Kamuoyu araştırmaları AK Parti seçmeninde bu tabloya uygun bir hassasiyet oluştuğu (AK Parti seçmenin 2/3’den fazlasının ikinci parti olarak MHP’yi tercih eder hale geldiler) dikkate alınırsa, Soylu’nun hükümteki konumunun bu çerçevede ona siyasi güç olarak da yol aldırmış olduğu söylenebilir.
Soylu’nun siyasi ittifaklardaki işlevine gelince…
Malum, 15 Temmuz sonrası Türkiye AK Parti, MHP ve devlet aktörleri ittifakı tarafından yönetiliyor. Üçlüyü birleştiren ana unsur güvenlikçi bir milliyetçilik. Bunun somut uygulama alanı Kürt meselesi, anti-Kürt tutum.
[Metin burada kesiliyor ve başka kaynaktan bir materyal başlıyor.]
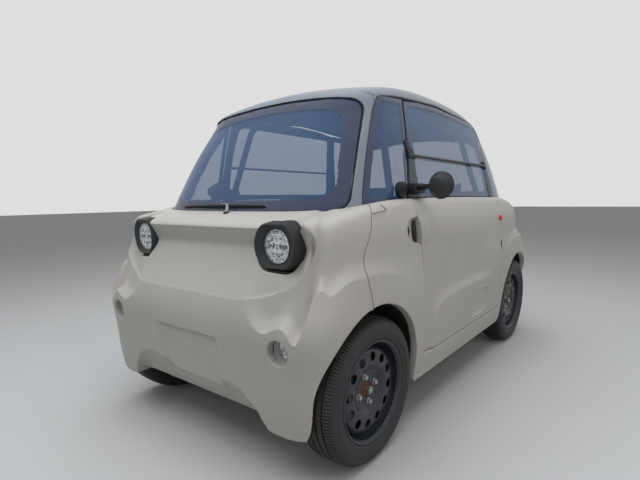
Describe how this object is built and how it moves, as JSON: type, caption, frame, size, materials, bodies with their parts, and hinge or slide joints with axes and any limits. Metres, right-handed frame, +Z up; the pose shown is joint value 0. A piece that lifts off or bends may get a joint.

Bu ittifakın MHP gibi kimi unsurları somut ve aktif olarak işin içinde, kimi aktörleri askeri bürokrasi, Mehmet Ağar’ın etkisi ve yansıması gibi daha arka planda.
MHP, AK Parti ve devlet unsurları/beklentileri arasında bir köprü işlevi yerine getiriyor. Soylu’nun da bu çerçevede önemli bir rolü var. O da aynı işlevi AK Parti de yapıyor.
Son kriz bunları dikkate almadan anlaşılamaz.
Dikkate alındıklarında ise varılacak sonuç şudur:
Soylu’nun istifası bir katartis işlevi yerine getirdi. Diğer ifadeyle AK Parti içi ve AK Parti-MHP arasındaki dengelere tutulan bir yansıtıcı görevi gördü. Kriz süreci ve bitiş şekli, özetle,
Erdoğan’nın Türkiye yönetiminde artık hükümranlığı tek başına elinde tutmadığını, ortaklarını dikkate almak, taviz vermek zorunda kaldığını göstermektedir.
Görülmektedir ki, AK Parti seçmen dokusu eridikçe MHP’ye olan mecburiyeti artmaktadır. Nitekim bir MHP hamlesi olan, Erdoğan’ın esastan karşı olduğunu pek çok kez ifade ettiği, “bireylere karşı işlenmiş suçlara kısmi af”, yani infaz yasası da bu çerçevede yorumlanmalıdır.
Bu denge oynamaları çok tartışmaya konu olacaktır.